Turning to the issue of the Visaginas plant, Lithuanians also voted yesterday on a non-binding referendum regarding whether or not they support the project. In 2008, over 80 percent of Lithuanians had supported keeping the Ignalina plant open, but less than the 50 percent threshold of eligible voters cast a ballot in the referendum, thus rendering it moot. On Sunday, over 60 percent of voters opposed the construction of the Visaginas nuclear power plant. With over 52 percent of eligible voters casting a ballot in Sunday’s referendum, the results will stand this time. While this appears to be a stark contrast with the results four years ago, it is understandable considering the events of the intervening four years.

Since the 2008 referendum, Lithuania has faced a deep economic contraction, harsh austerity measures, and subsequent rapid growth that has been celebrated by the European Union and the International Monetary Fund. Regardless of that external praise, many Lithuanians are still feeling the pinch of the austerity program. This casts doubts on the country’s ability to finance such a large project while citizens are still hurting financially. In this way, while the two referenda are about the same general policy (i.e., nuclear power) they represent two very different choices. The choice in 2008 was to keep an existing – and paid for – plant operating, while the choice yesterday was to invest billions of Euros in constructing a new plant. This proved a much harder sell. Additionally, since 2008, the world was reminded of the dangers of nuclear power with the 2011 disaster at the Fukushima Daiichi plant in Japan. The reactor that Hitachi plans to build in Visaginas is the same design as the one installed at Fukushima. (Interestingly, Lithuania’s nuclear power history is thus connected to two of the most visible nuclear disasters in history. The reactor at the Ignalina plant was the same design as the one that melted down in Chernobyl.) With the clear referendum results, SD and Labour can now point to popular support if they wish to delay or scuttle the project. In fact, they are the parties that called for the referendum to be included on the October ballot and have expressed reservations about building the plant in Visaginas.

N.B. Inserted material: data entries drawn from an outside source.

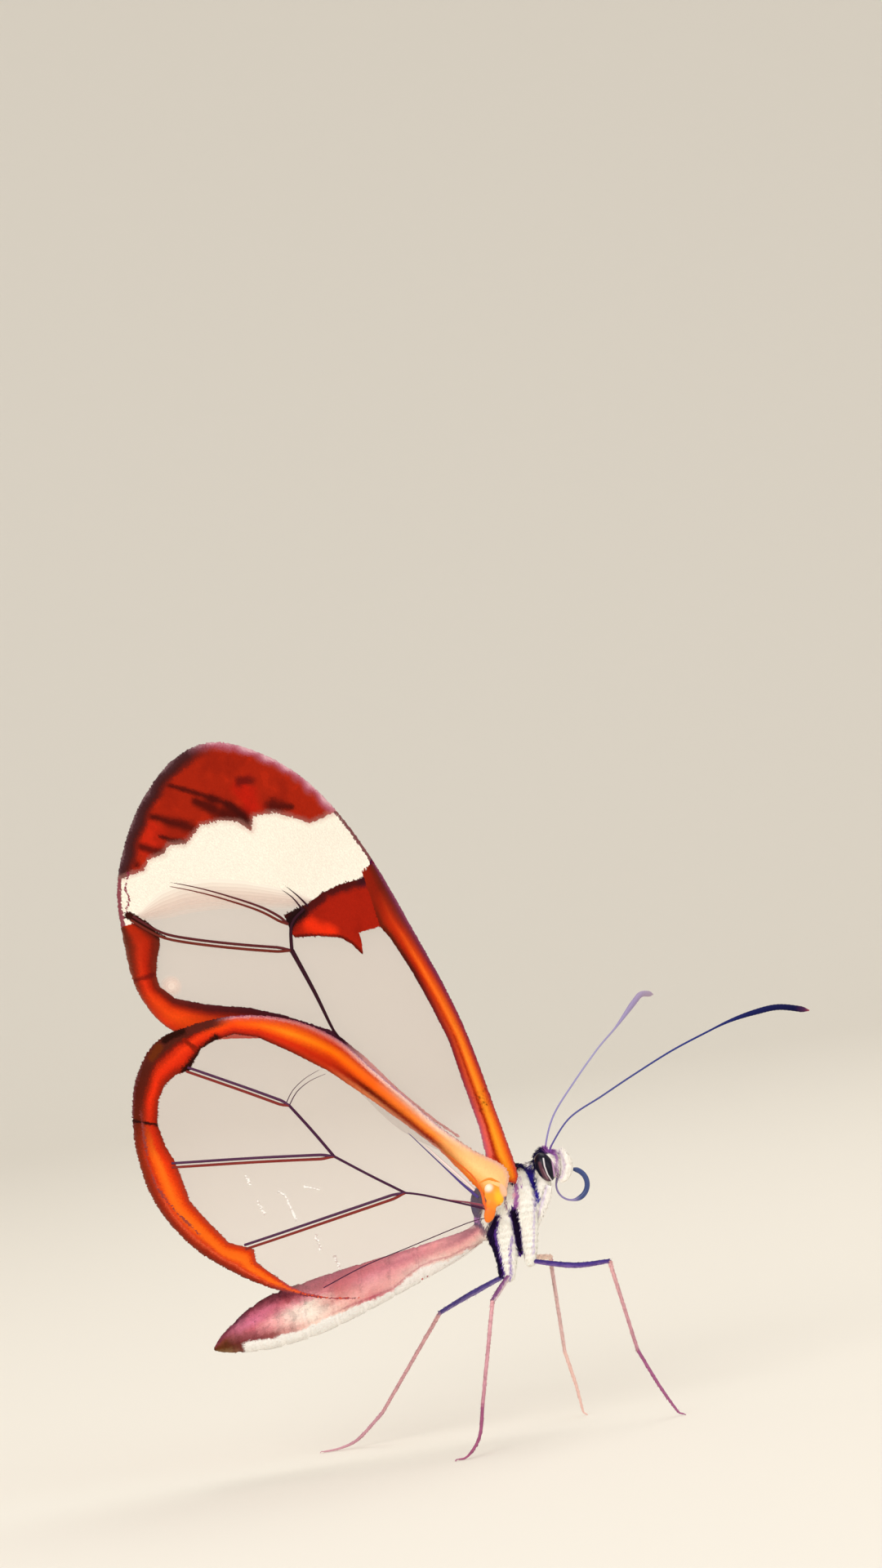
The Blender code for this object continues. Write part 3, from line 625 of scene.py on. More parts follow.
def eye_finish():
    settings = {"Roughness": 0.3, "Specular IOR Level": 0.15, "Coat Weight": 0.1, "Coat Roughness": 0.08}
    made, nodes, links, shader = new_finish("eye_facets", settings)
    own = nodes.new("ShaderNodeAttribute")
    own.attribute_name = "dye"
    links.new(own.outputs["Color"], shader.inputs["Base Color"])
    facets = on_piece(nodes, links, "ShaderNodeTexVoronoi", {"Scale": 14 / MM})
    relief = add_node(nodes, "ShaderNodeBump", {"Strength": 0.25, "Distance": 0.01 * MM})
    links.new(facets.outputs["Distance"], relief.inputs["Height"])
    links.new(relief.outputs["Normal"], shader.inputs["Normal"])
    return made


EYE_FINISH = eye_finish()
for side_name, side in SIDES.items():
    eye = ball((0, 0, 0), EYE_SIZE)
    eye.name = eye.data.name = f"eye_dome_{side_name}"
    bpy.ops.object.transform_apply(location=True, rotation=True, scale=True)
    refine = eye.modifiers.new("refine", "SUBSURF")
    refine.levels = refine.render_levels = 2
    bpy.ops.object.modifier_apply(modifier="refine")
    lean = np.array(Matrix.Rotation(math.radians(-EYE_TILT), 3, "Y"))
    leant = coordinates(eye.data) @ lean.T + (EYE_CENTRE[0], side * EYE_SIDE, EYE_CENTRE[1])
    settle(eye, leant)
    # Near-black domes, with the painted reflection and the other eye lines stroked over them.
    shade = np.tile(rgb("0b081c"), (len(leant), 1))
    for colour, line, widths in EYE_LINES_AND_GLINTS:
        shade = stroke(shade, leant[:, [0, 2]], colour, line, widths, 0.03)
    dye(eye.data, shade)
    eye.data.materials.append(EYE_FINISH)
    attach(eye, "root")
    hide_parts(f"eye_{side_name}")

# The palps and the folded forelegs: short brushes of white scales with a dark line, each a soft spindle
# of skin under its own coat.
PALP = [
    (4.52, 13.3, 0.14), (4.8, 13.45, 0.24), (5.0, 13.85, 0.3), (5.02, 14.35, 0.28), (4.88, 14.85, 0.12),
]
PALP_SIDE = 0.42
FORELEG = [
    (3.92, 13.15, 0.16), (3.74, 12.72, 0.24), (3.52, 12.25, 0.25), (3.26, 11.75, 0.2), (2.98, 11.2, 0.1),
]
FORELEG_SIDE = 0.60
BRUSH_DENSITY = 230


def drawn_tube(name, lines, sides=3):
    """A mesh of round tubes. Each line has the points (x, y, z) and the radius there, in mm."""
    curve = bpy.data.curves.new(name, "CURVE")
    curve.dimensions = "3D"
    curve.bevel_depth = MM
    curve.bevel_resolution = sides
    curve.use_fill_caps = True
    for line in lines:
        strand = curve.splines.new("POLY")
        strand.points.add(len(line) - 1)
        for point, values in zip(strand.points, line):
            point.co = (*place(values[:3]), 1.0)
            point.radius = values[3]
    made = add_object(name, curve)
    bpy.ops.object.select_all(action="DESELECT")
    made.select_set(True)
    bpy.context.view_layer.objects.active = made
    bpy.ops.object.convert(target="MESH")
    made = bpy.context.object
    made.data.shade_smooth()
    return made


def brush_colours(points, line, shade):
    """White, with one darker line down the front."""
    white = np.tile(rgb("fffaf2"), (len(points), 1))
    return stroke(white, points[:, [0, 2]], shade, [(x - 0.12, z) for x, z, _ in line], (0.04, 0.03))


BRUSHES = {"palp": (PALP, PALP_SIDE, "d8c0dc"), "foreleg": (FORELEG, FORELEG_SIDE, "e4d4ec")}
for kind, (line, out, shade) in BRUSHES.items():
    for side_name, side in SIDES.items():
        path = [(x, side * out, z, r) for x, z, r in smooth_line(line, 0.12)]
        spindle = drawn_tube(f"{kind}_skin_{side_name}", [path], 4)
        points = in_mm(spindle)
        dye(spindle.data, brush_colours(points, line, shade))
        spindle.data.materials.append(SKIN_FINISH)
        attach(spindle, "root")
        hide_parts(f"{kind}_{side_name}")
        p, n = scatter(spindle, BRUSH_DENSITY)
        count = len(p)
        size = random.uniform(0.7, 1.2, count)
        lie = np.tile((0.15, 0.0, 1.0) if kind == "palp" else (-0.25, 0.0, -1.0), (count, 1))
        chart = np.stack([(p[:, 2] - 11) / 4.5, np.arctan2(n[:, 1], n[:, 0]) / 6.5 + 0.5], 1)
        hair = coat(f"{kind}_hair_{side_name}", p, n, lie, 0.20 * size, 0.05 * size, 0.05 * size,
                    brush_colours(p, line, shade), chart)
        hair.data.materials.append(SKIN_FINISH)
        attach(hair, "root")

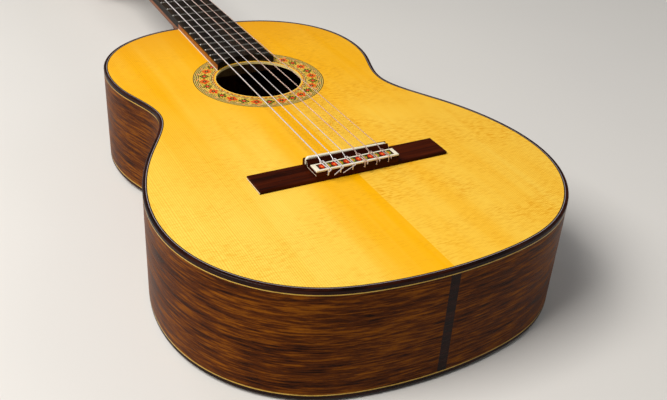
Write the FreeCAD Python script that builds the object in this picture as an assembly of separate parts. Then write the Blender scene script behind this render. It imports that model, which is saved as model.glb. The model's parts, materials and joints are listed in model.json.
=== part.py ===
"""Classical guitar lying on its back, an assembly of wooden, bone, metal and nylon pieces.

Millimetres. The instrument is modelled with its soundboard in the plane z = 0 and the twelfth
fret on y = 0: +Y runs towards the head, +X towards the treble side and +Z out of the soundboard.
On export every shape is moved so that the origin is under the middle of the instrument, on the
surface that its arched back rests on.
"""

import FreeCAD
import Part
import math
import os

V = FreeCAD.Vector
X_AXIS, Y_AXIS, Z_AXIS = V(1, 0, 0), V(0, 1, 0), V(0, 0, 1)
BIG = 400.0

# Scale and body
SCALE = 650.0
BODY_TOP_Y = 2.5
BODY_TAIL_Y = -485.8
# Outer edge of the treble half, from the neck to the tail.
HALF_OUTLINE = [
    (33.5, 1.6),
    (69.7, -6.9),
    (103.4, -28.5),
    (125.9, -61.7),
    (133.1, -99.0),
    (128.4, -136.0),
    (119.0, -164.6),
    (114.8, -189.6),
    (123.2, -218.0),
    (143.8, -254.8),
    (163.4, -302.0),
    (171.0, -352.5),
    (163.6, -397.2),
    (138.6, -439.5),
    (100.2, -468.4),
    (50.0, -482.2),
]
OFFSET_SAMPLES = 44
TOP_THICKNESS = 2.5
BACK_THICKNESS = 2.5
RIB_THICKNESS = 2.2
PURFLING_INNER = 3.8
BINDING_HEIGHT = 3.5
BINDING_ROUND = 0.9
TOP_LINE_HEIGHT = 0.8
BACK_LINE_HEIGHT = 1.0
LINING_INNER = 7.2
LINING_HEIGHT = 13.5
BACK_STRIP_HALF = 3.0
GRAFT_HALF = 4.0

# The back is part of a large sphere, lowest under the lower bout.
BACK_RADIUS = 7000.0
BACK_LOW_Y = -317.2
BODY_DEPTH = 99.3
BELOW_BODY = -BODY_DEPTH - 20.0

# Soundhole and rosette
HOLE_Y = -149.2
HOLE_RADIUS = 41.1
ROSETTE_INNER = 43.0
ROSETTE_OUTER = 62.8
ROSETTE_DEPTH = 1.2

# Bracing and blocks
BAR_WIDTH = 6.0
BAR_HEIGHT = 15.0
HARMONIC_BAR_Y = (HOLE_Y + 55.0, HOLE_Y - 55.0)
FAN_COUNT = 7
FAN_SPACING_FRONT = 14.0
FAN_SPACING_TAIL = 37.0
FAN_Y = (-216.0, -436.0)
FAN_TAIL_GAP = 2.0
FAN_SHORTER_BY = 17.0
FAN_SIZE = 4.0
CLOSING_STRUT = [(8.0, -448.0), (118.0, -386.0)]
BACK_BAR_Y = (-85.0, -235.0, -365.0)
TAIL_BLOCK_HALF = 34.0
TAIL_BLOCK_Y = -467.0
FOOT_HALF = 30.0
FOOT_Y = -28.0
TOE_Y = -58.0
TOE_HEIGHT = 14.0

# Neck, in its own slightly raised frame
NECK_TILT = 0.42
NUT_WIDTH = 48.5
JOINT_WIDTH = 56.5
# Depth of the shaft at distances in front of the body joint.
SHAFT_STATIONS = [(-1.0, 16.5), (150.0, 15.6), (300.0, 14.8)]
SHAFT_ROUNDNESS = 2.35
NUT_SECTION = (15.4, 2.6)
HEAD_ROOT_U = 14.0
HEAD_ROOT_ROUNDNESS = 5.0
HEEL_SLOT_HALF = 12.0
# Height, width and length of the heel's half-ellipse sections, from the shaft down to the cap.
HEEL_SECTIONS = [
    (-9.0, 54.0, 78.0),
    (-20.0, 48.0, 50.0),
    (-36.0, 39.0, 34.0),
    (-60.0, 31.0, 27.0),
    (-88.6, 27.0, 25.0),
]
HEEL_CAP_THICKNESS = 3.0
BOARD_THICKNESS = 7.5
BOARD_END_RADIUS = 43.0
FRET_COUNT = 19
FRET_WIDTH = 2.2
FRET_HEIGHT = 1.0
FRET_END_INSET = 0.5
FRET_BEVEL = 0.7
TANG_WIDTH = 0.6
TANG_DEPTH = 1.8
NUT_LENGTH = 5.0
NUT_CREST = 9.6
NUT_FLAT = 1.5
NUT_FALL = 2.2

# Head
HEAD_ANGLE = 15.0
HEAD_HALF = 31.5
HEAD_THICKNESS = 20.0
HEAD_LENGTH = 183.0
HEAD_ROOT_HALF = 24.55
# Edge of the head's treble half: the shoulder, the crest and the point.
HEAD_SHOULDER = [(HEAD_ROOT_HALF, 4.0), (25.75, 14.0), (30.3, 25.0), (HEAD_HALF, 34.0)]
HEAD_CREST = [(HEAD_HALF, 156.0), (28.0, 168.0), (19.0, 172.0), (9.5, 177.0)]
HEAD_POINT = [(9.5, 177.0), (4.5, 181.7), (0.0, HEAD_LENGTH)]
VENEER = 2.0
SLOT_INNER = 7.0
SLOT_OUTER = 22.5
SLOT_START = 42.0
SLOT_END = 146.0
RAMP_START = 27.0
RAMP_DEPTH = 11.0

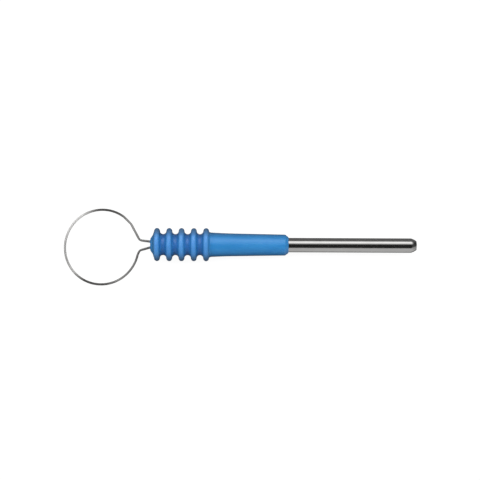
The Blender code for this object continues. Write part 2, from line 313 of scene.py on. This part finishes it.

It must be said that these results are still in flux, as final results will not really be available until after the October 28 run-off. Between now and then, talks to form a governing coalition could fail or HU-LCD could boost its overall vote share through the run-off elections. What is clear is that the governing dynamics will be fluid for at least a few more weeks. That being said, here are two important notes to end on. First, overall turnout in this election reached above 50 percent for the first time since 2000 (see Figure 2). While this is still far below the 75 percent that turned out in 1992, it continues a trend of increasing turnout since it bottomed out in 2004. Second, although his party lost, Andrius Kubilius now has the distinction of being the first Prime Minister to serve a full term since Lithuania regained its independence in 1990.